Os schoolars subirão nas paredes mas ouso dizer que O nome da rosa (d. Jean-Jacques Anaud, 1986) funciona muito melhor como filme do que como livro.
A obra de Umberto Eco é uma das mais intragáveis exibições de erudição maçante que eu conheço. Parece coisa de catedrático enveredando por um gênero tido como menos respeitável e que fica o tempo todo enxertando doutas lições à guisa de álibi por, no fundo, ter apelado para as fórmulas da novela policial a fim de conquistar leitores fora do ambiente acadêmico.
Quando o li, pulando trechos e mais trechos desnecessários, fiquei pensando que um copy desk competente reduziria aquela maçaroca de mais de 500 intermináveis páginas a empolgantes 200. Foi exatamente o que o bom roteirista Andrew Birkin fez, para alívio dos espectadores, que puderam assistir em 130 minutos o que exigiria uns 400 se fosse mantido o formato original.
Eco nada mais fez do que uma pernóstica transposição dos enredos de Conan Doyle para a Idade Média. Para que ninguém o acusasse de plagiário, deu ao personagem principal o nome de William de Baskerville, assim todos nós, obtusos mortais, ficaríamos sabendo que a semelhança com Sherlock Holmes era intencional e assumida, não uma tentativa de enganar incautos.
Só que, na minha humilde opinião, expôs-se a uma comparação extremamente desfavorável para ele: O cão dos Baskervilles é um livro muito melhor do que O nome da rosa. O primeiro tem a centelha do gênio que desbrava novos caminhos, o segundo aquele jeitão de reciclagem de muita coisa que já havíamos lido (assim como, p. ex., Stephen King sempre nos faz lembrar Poe, Lovecraft, Stoker, Shelley, Le Fanu, Stevenson e que tais...).

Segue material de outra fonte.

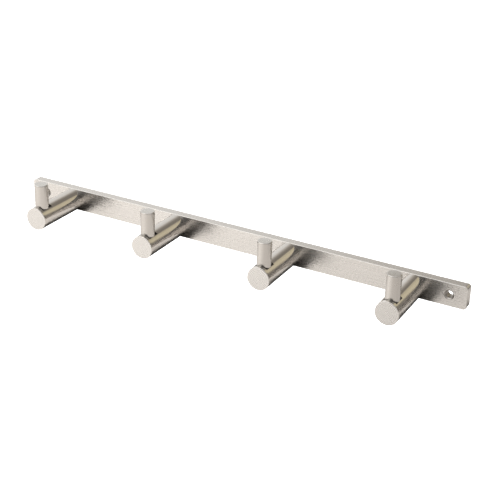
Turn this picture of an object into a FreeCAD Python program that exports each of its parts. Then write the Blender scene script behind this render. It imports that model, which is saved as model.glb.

O filme vale exatamente por não ter pretensões exageradas, daí eu ter decidido inclui-lo no cineminha cá do blogue. Mostra um monge dado ao raciocínio lógico e com bons conhecimentos científicos (Sean Connery, magistral!) investigando uma sucessão de crimes num monastério italiano. O parceiro ingênuo para quem ele explica tintim por tintim como chegou a suas brilhantes conclusões não é um médico bonachão, mas sim o noviço que o acompanha na condição de discípulo e serviçal (Christian Slater, bem no início da carreira). E, como contraponto às suas deduções racionais, há um feroz inquisidor (F. Murray Abraham) sentindo cheiro de enxofre em tudo.
Reduzida ao que realmente importa (mérito também do bom diretor Annaud, de Preto e branco em cores e A guerra do fogo), trata-se de um filme agradável, que prende a atenção e dá uma boa ideia de quão nocivos eram o fanatismo e obscurantismo religiosos. Minhas únicas ressalvas são estas:
- é verossímil que alguém tivesse personalidade similar à de Sherlock Holmes em 1327?
- tudo bem que o caçador de bruxas fosse histérico e sanguinário, mas precisava ser composto de forma tão caricata? Lembrou-me aqueles bangue-bangues antigos nos quais o vilão se vestia de preto e ficava alisando a ponta do bigode antes de fazer suas maldades...
2 comentários:
Lungaretti: sou grande admirador da obra do Conan Doyle. Acho que o grande mérito dele é que ele não fazia as obras do personagem Sherlock Holmes serem enfadonhas e sim de puro entretenimento. O curioso é que o próprio Doyle não era muito fã das obras do Sherlock, preferia os romances históricos que nunca fizeram o mesmo sucesso.